For this type of system of equation was developed a general solution.

for this case a=1, b=2 and c=3.

I will also provide a full solution.

First, I notice that if subtract equations one from another I will end up with the formula of difference of squares.

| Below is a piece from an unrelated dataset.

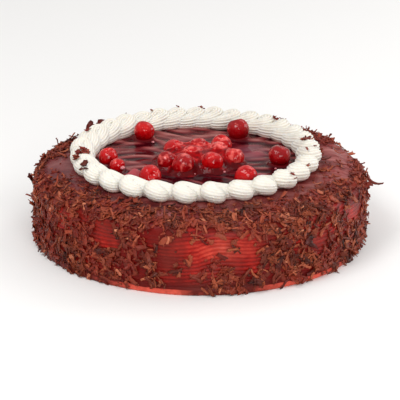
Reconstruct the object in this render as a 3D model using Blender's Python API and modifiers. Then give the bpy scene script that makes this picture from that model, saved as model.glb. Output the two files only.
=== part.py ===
"""Black forest cake: a round glazed cake with a combed side and chocolate shavings, a piped ring of
whipped cream on top, seven glazed cherries inside the ring and a heap of nine in the middle.

Metres, +Z up. The origin is the centre of the flat base, and the cake's front faces -Y.
Angles round the cake start at the front and grow towards +X.
"""

import math
import random

import bmesh
import bpy
from mathutils import Matrix, Vector

# Cake body
CAKE_RADIUS = 0.1227
CAKE_TOP = 0.0555
PLATEAU_RADIUS = 0.101
RIM_DROP = 0.0035
SHOULDER_RADIUS = 0.0095
BASE_RADIUS = 0.1201
FOOT_HEIGHT = 0.0065
COMB_PITCH = 0.0029
COMB_DEPTH = 0.0009
CAKE_STEPS = 42
SIDE_WAVE = 0.0007
COMB_WANDER = 0.0010

# Cream ring: a star-tipped strand piped in loops that lean on each other
RING_CENTRE = (-0.0035, 0.0020)
RING_RADIUS = 0.0840
RING_HALF_WIDTH = 0.0099
RING_HEIGHT = 0.0150
RING_LOOPS = 31
FIRST_LOOP = 0.17
LOOP_CROWDING = 0.18
STATIONS_PER_LOOP = 8
SECTION_POINTS = 7
LOOP_PINCH = 0.34
LOOP_SLANT = 0.06
LOOP_LEAN = 0.62

# Cherries
CHERRY_FLATNESS = 0.93
CHERRY_SEGMENTS = 10
CHERRY_RINGS = 7
STEM_PIT = 0.0011
REST_GAP = 0.0003
# Inside the ring: degrees from +X, then reach from the ring's centre and radius, in millimetres
RIM_CHERRIES = (
    (128.1, 63.6, 8.4), (58.6, 62.0, 8.9), (-6.9, 62.8, 8.8), (-54.9, 63.8, 8.6),
    (-123.5, 59.7, 8.1), (-174.7, 65.0, 7.3), (-159.2, 61.7, 5.8),
)
# Heap in the middle: x, y and radius, in millimetres
HEAP_CHERRIES = (
    (-24.8, -12.6, 7.0), (-12.7, -22.4, 8.0), (9.0, -17.0, 7.8), (25.2, -4.4, 7.1),
    (-19.1, 11.0, 7.5), (-5.1, -2.2, 7.7), (-2.0, 14.8, 7.5), (14.3, 6.1, 7.5),
    (15.9, 21.6, 7.6),
)

# Chocolate shavings fused to the cake
SIDE_SHAVINGS = 94
TOP_SHAVINGS = 36
SHAVING_LENGTH = (0.0070, 0.0120)
SHAVING_WIDTH = (0.0028, 0.0052)
SHAVING_THICKNESS = 0.0011
SHAVING_TILT = (4, 20)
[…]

I will try it and see what happens:

x^2 - y^2 -yz + zx = 1 - 2

(x - y)(x + y) + z(x - y) = -1

I will then factorize by taking common factor (x - y) outside the brackets:

(x - y)(x + y + z) = -1 **(1)**

I will repeat that with two other pairs of equations and will get:

(x - z)(x + y + z) = -2 **(2)**

(y - z)(x + y + z) = -1 **(3)**

I notice that right parts of the equations (1) and (3) are equal to each other so left parts should be equal too:

(x - y)(x + y + z) = (y - z)(x + y + z), or

x - y = y - z **(4)**

The same apply to equations (1)*2 and (2), therefore:

2(x - y) = x - z **(5)**

Next I will try to add all three equations together and see if I can apply the formula of square of difference/sum. (*Please note, this system of equations is not something standard we have ready strategy for. I just keep trying different methods and see what works.*)

x^2 + y^2 + z^2 - yz - zx - xy = 6

I know that formula for difference of two squares looks like that a^2 - 2ab + b^2 = (a - b)^2 so I will multiply both parts of equation by 2:

2x^2 + 2y^2 + 2z^2 - 2yz - 2zx - 2xy = 12

After that I can group my term:

(x^2 - 2xy + y^2) + (x^2 - 2xz + z^2) + (y^2 -2yz - z^2) = 12, or

(x - y)^2 + (x - z)^2 + (y - z)^2 = 12 **(6)**

Now I will substitute (4) and (5) into (6):

(x - y)^2 + 4(x - z)^2 + (x - z)^2 = 12

6(x - y)^2 = 12

(x - y)^2 = 2, or